Tuesday, October 6, 2009
Antigua
Last weekend I took a chicken bus to Antigua. Chicken busses are called chicken busses because people from the rural towns come in on them because they are super cheap to trade their goods and work in the city. Way back when they used to bring their small animals on them, chickens...apparently, and stick them in what is now the luggage rack. They are insanely crowded, I was pushing through people to get a seat, and literally couldnt tell if I was sitting on a seat or just wedged in between people hard enough that it felt like one. They are exremely colorful and beautiful. People jump on and off of them, sort of bus hopping, selling things, a man got on and gave us a full sermon out of the Bible.
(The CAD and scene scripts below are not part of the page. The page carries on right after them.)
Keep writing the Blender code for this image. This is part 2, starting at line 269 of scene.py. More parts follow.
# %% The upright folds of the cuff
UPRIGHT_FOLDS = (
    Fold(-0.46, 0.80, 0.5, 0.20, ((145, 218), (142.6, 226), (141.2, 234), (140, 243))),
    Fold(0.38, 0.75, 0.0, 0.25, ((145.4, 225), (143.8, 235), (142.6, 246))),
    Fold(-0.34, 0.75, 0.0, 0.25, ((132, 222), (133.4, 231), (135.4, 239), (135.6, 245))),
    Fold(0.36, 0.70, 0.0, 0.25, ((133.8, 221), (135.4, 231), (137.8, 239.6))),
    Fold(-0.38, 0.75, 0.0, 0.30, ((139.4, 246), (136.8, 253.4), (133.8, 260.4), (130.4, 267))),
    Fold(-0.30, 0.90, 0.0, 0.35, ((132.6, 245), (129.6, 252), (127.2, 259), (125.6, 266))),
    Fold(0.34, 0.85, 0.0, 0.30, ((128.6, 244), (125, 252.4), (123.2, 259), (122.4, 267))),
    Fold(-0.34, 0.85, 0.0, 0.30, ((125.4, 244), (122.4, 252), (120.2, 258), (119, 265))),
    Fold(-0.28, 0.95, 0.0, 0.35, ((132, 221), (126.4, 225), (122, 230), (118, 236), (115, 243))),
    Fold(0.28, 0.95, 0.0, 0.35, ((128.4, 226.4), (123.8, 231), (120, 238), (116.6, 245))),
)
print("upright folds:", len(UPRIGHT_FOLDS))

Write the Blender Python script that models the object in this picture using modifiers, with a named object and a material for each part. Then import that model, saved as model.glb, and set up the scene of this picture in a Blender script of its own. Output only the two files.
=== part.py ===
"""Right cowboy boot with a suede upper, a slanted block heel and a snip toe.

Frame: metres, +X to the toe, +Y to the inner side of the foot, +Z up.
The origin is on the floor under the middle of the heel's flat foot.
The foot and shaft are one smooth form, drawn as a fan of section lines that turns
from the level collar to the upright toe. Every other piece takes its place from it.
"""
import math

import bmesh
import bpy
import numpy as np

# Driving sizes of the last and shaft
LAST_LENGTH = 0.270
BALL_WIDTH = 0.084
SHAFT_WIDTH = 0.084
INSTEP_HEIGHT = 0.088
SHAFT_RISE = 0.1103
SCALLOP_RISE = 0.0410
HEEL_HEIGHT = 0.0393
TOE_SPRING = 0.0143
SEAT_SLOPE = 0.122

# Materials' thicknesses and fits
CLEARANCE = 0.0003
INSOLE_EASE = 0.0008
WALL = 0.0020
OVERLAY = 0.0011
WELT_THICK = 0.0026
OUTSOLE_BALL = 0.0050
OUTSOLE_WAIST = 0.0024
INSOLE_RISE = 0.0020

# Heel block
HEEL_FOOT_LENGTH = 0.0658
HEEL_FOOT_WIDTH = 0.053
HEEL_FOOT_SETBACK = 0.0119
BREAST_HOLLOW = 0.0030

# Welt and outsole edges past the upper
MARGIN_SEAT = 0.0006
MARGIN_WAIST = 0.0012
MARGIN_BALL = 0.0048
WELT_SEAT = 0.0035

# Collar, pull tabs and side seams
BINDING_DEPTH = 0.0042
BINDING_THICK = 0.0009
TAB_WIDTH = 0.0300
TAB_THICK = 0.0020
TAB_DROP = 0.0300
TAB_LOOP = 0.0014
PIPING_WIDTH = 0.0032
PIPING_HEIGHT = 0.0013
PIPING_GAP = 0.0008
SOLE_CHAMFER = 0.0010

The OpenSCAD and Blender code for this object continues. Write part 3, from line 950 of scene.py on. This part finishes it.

Antigua is beautiful. There are a gazillion churches, lots of them more like museums now or monuments after being destroyed by earthquakes. It is also sort of nestled between...I want to say 3 volcanoes? Volcan de Agua is the clearest one in sight, and it just looms out in the south end of town, it's stunning. Mm..i'm not sure what else to say about it, it's lovely. Tons and tons of good restaurants and pretty buildings.
Today I had a salsa dance lesson...alone...with this woman with tattooed eyeliner and hairsprayed hair. Her dance studio was two feet wide and she is a terrible teacher. I am not going back. Top ten most painful experiences of my life.
It was really good to get back to school after the weekend, I missed the kids. I'm starting to learn more and more about their individual disabilities. One of the boys is autistic, he doesn't work with the rest of the class and spends the day talking to the walls. I know that sounds like i'm being funny...i'm not, it's really interesting. But today I was working one on one with him trying to finish a test they had to take, and I was asking him to circle numbers as I said them, adn when I got to the number seven he jumped up and freaked out. He wouldn't color it or say it or have anything to do with it. I'm dying to know whats going on with him and that number.
Other than that...I have spanish coming out my ears. Or I guess going in my ears...HA! I miss everyone.